▸ Data in this exercise
--------------------------------

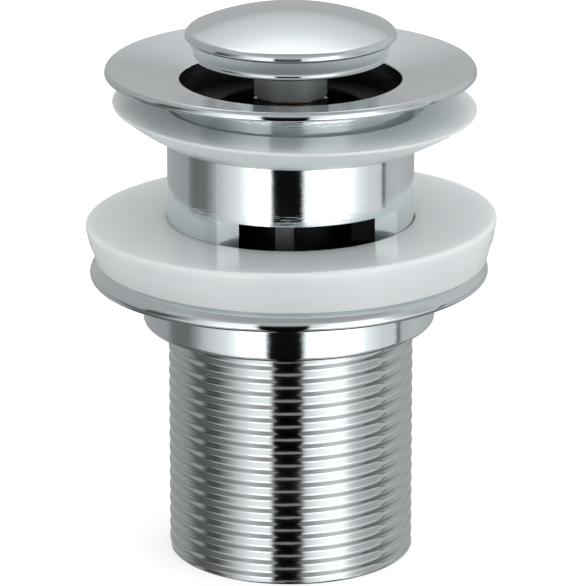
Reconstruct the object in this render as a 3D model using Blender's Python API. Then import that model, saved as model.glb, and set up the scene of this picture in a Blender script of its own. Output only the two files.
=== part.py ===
"""Pop up basin waste with a slotted brass body, a push-push cartridge and a domed plug.

The waste stands on the open end of its threaded tail, with the origin in the middle of that end and +Z up
its axis. It is drawn as sold: plug raised, backnut run up to the end of its thread, both seals loose on the
tube. Turned pieces are profiles of (radius, height) spun round the axis, and the rest is cut from them.
Sizes below are in millimetres.
"""

import math

import bmesh
import bpy

MM = 0.001

# Clearances
SEAT_GAP = 0.3       # between two pieces that rest on each other
SLIDE_GAP = 0.4      # round a piece that slides or turns inside another
FACETS = 40          # flats round a large turned piece
SMALL_FACETS = 24    # flats round a cartridge piece

# Body: flange, tube and tail in one casting
THREAD_OD = 41.9     # G 1 1/4 pipe thread over its crests, and the plain tube above it
BODY_BORE = 36.8
BODY_LENGTH = 85.8   # tail end to the flange's rim
TAIL_CHAMFER = 0.4
FLANGE_OD = 62.8
FLANGE_RIM = 1.4     # height of the rim's outer face
FLANGE_ROUND = 0.45  # of the rim's two corners
FLANGE_WALL = 1.5    # of the dished flange, measured upright
FLANGE_DISH = 2.35   # how far the flange drops from its rim to the mouth
FLANGE_FILLET = 1.2  # where the flange meets the tube
MOUTH_OD = 37.6
SEAT_DEPTH = 4.85    # mouth to the ledge that the plug's seal closes on
SEAT_OPENING = 25.6
SEAT_LAND = 1.8      # thickness of the ledge at its inner edge
SEAT_SLOPE = 2.4     # how far the ledge's underside runs down to the bore

# Overflow windows: two flats milled across the tube
WINDOW_DEPTH = 14.3  # from the axis to the milled flat
WINDOW_TURN = 11.0   # degrees from straight ahead, towards +X
WINDOW_DROP = 22.5   # flange rim to the top of a window
WINDOW_HEIGHT = 8.1

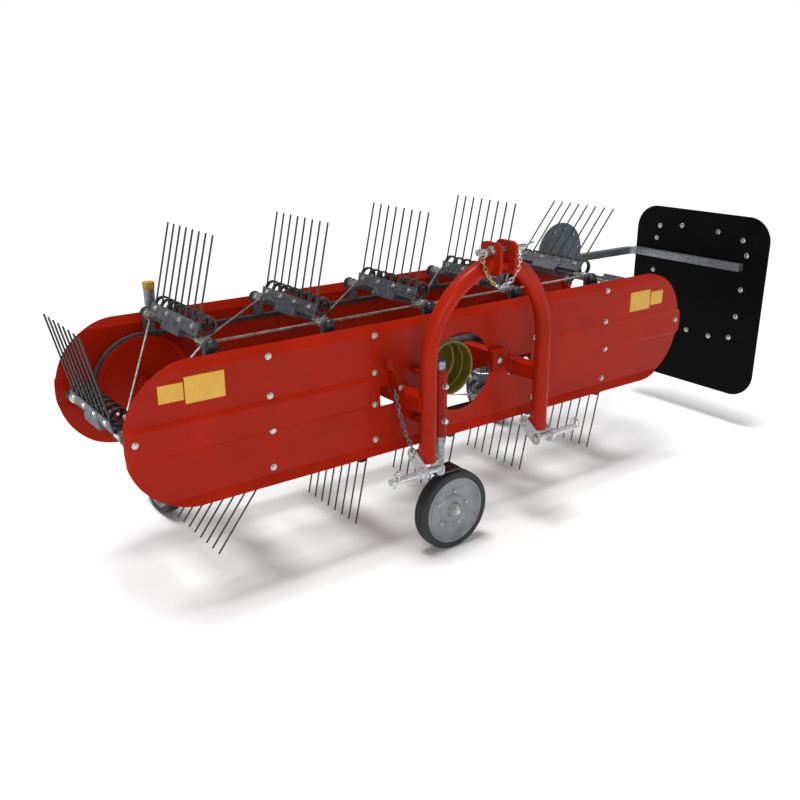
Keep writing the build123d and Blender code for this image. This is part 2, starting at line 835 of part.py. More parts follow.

--------------------------------

▸ Given request
Please reproduce exactly the lines from the first one of the records above through the line containing "a domed plug.", both included, and nothing else.

▸ Task output
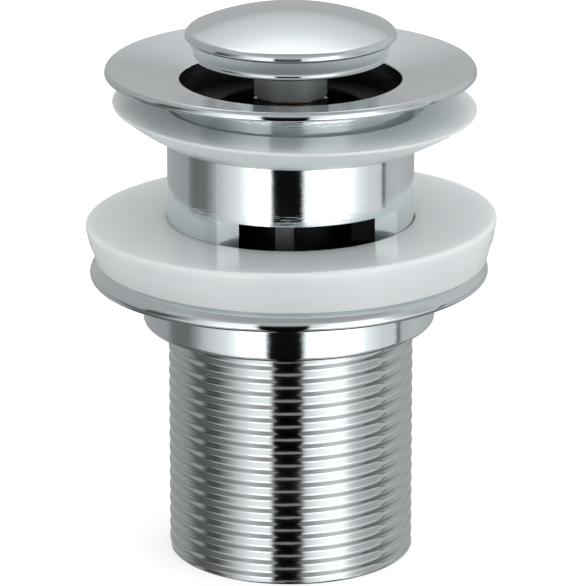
Reconstruct the object in this render as a 3D model using Blender's Python API. Then import that model, saved as model.glb, and set up the scene of this picture in a Blender script of its own. Output only the two files.
=== part.py ===
"""Pop up basin waste with a slotted brass body, a push-push cartridge and a domed plug.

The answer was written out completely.